As only the eighth woman to win the award since it was instituted in 1903, Roze joins a rarefied band that includes such intellectual luminaries as Simone de Beauvoir and Marguerite Duras.

Her winning novel relates the long search of a daughter to find out about the death of her father, killed by a Japanese kamikaze pilot during the Second World War.

The award of the prize for a first novel raised eyebrows when it was announced on yesterday's lunchtime television news.

Aficionados of the Goncourt also expressed astonishment that the award had gone for the second time in three years to the Albin Michel publishing house.

Three of France's biggest publishers - Gallimard, Le Seuil and Grasset - act as trustees for all five of France's top literary awards, and the back-stabbing politics of French publishing are traditionally regarded as no less important in deciding the awards than literary merit.

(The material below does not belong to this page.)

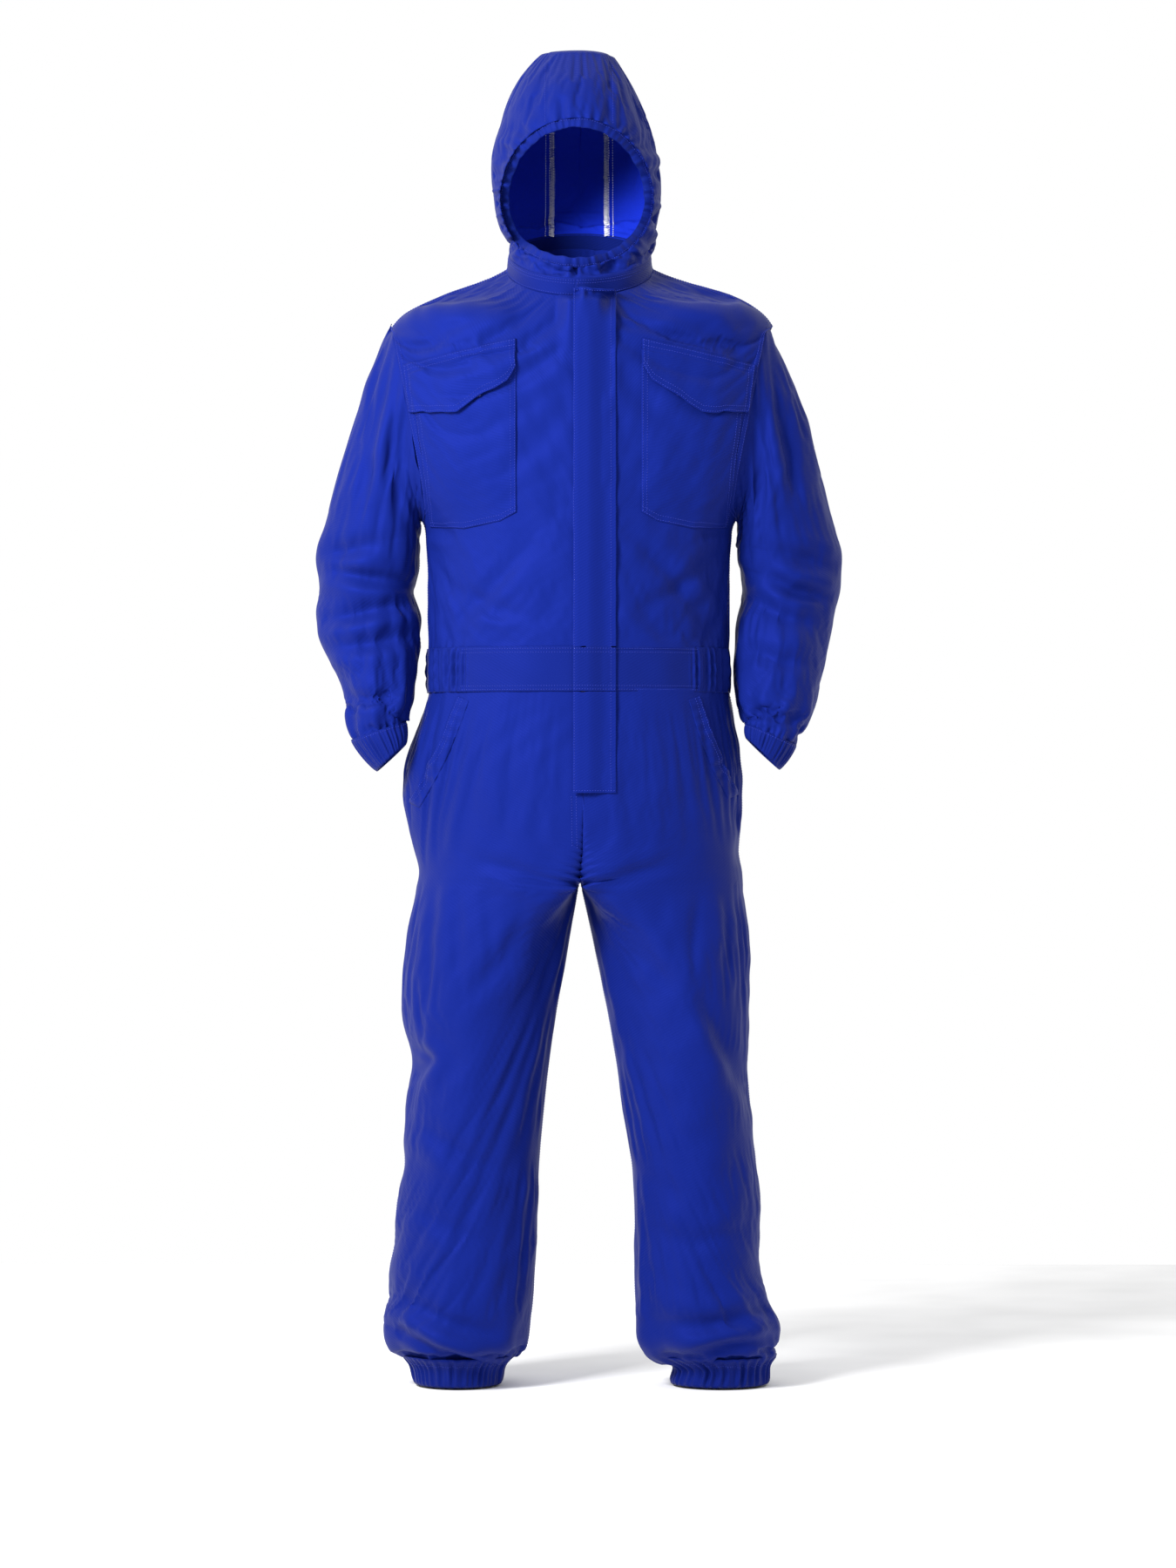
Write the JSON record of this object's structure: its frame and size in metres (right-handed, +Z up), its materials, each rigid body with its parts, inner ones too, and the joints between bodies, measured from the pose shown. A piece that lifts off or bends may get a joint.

The tally of Goncourts since the beginning stands at 82 for Gallimard, 59 for Grasset and 29 for Le Seuil, with Albin the next best placed, with 14 awards.

Some believe that the appointment last year of two new judges to the 10-member Goncourt committee injected a degree of surprise and openness into an increasingly stuffy and incestuous process.

The award of last year's prize to Andrei Makine, a Russian who has since been granted French citizenship, was particularly controversial.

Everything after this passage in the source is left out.